Not to be overlooked, the beautifully written orchestral accompaniment scored for horns, flutes and strings attests to the considerable talents of a composer to whom history has perhaps not devoted enough space.

Schubert: Overture to "Rosamunde"

The short life of Franz Schubert (1797-1828) produced a treasury of music that reflects the impulsive, opportunistic career of the world’s first freelance composer. Not remembered for his performing talent, Schubert survived on paid commissions, publishing royalties, some teaching appointments and numerous theatrical projects, mostly in and around Vienna.

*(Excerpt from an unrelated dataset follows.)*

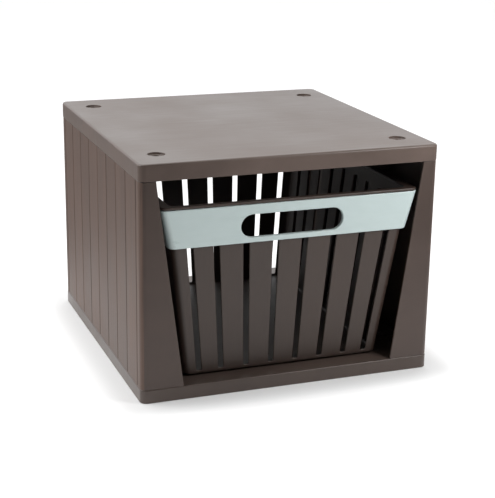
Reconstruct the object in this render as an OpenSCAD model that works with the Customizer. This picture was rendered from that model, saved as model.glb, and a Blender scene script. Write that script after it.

The piece now known as the “Overture to Rosamunde”—the four-act play by Helmina von Chézy—was neither written nor performed for it. In fact, the overture actually used for Rosamunde in 1823 was itself borrowed from Alfonso und Estrella, Schubert’s 1820 opera which had yet to reach the stage.

When the Gesamtausgabe (“collected works”) of Schubert was published in 1891, the overture to Die Zauberharfe (“The Magic Harp”) was inexplicably included with the incidental music for Rosamunde, thus creating the historical misnomer that has persisted ever since.

Theatrical music, particularly comic opera, was at the height of fashion throughout the Napoleonic empire during Schubert’s formative years, and whether for artistic or commercial reasons, he embraced “the Italian style” in his early overtures.

After an introspective opening section that alternates between ominous chords and melancholy Alpine melodies, Rosamunde tumbles into a lively sequence of rising rhythmic episodes reminiscent of Rossini, whose music Schubert and the rest of Viennese society greatly admired.

Like so many of the unfinished musical sketches and fragments that comprise this great composer’s legacy, the misplaced “Overture to Rosamunde” is essentially Schubertian not only because of the clarity and spontaneity of the music, but because, like the life of the man himself, it is just simply incomplete.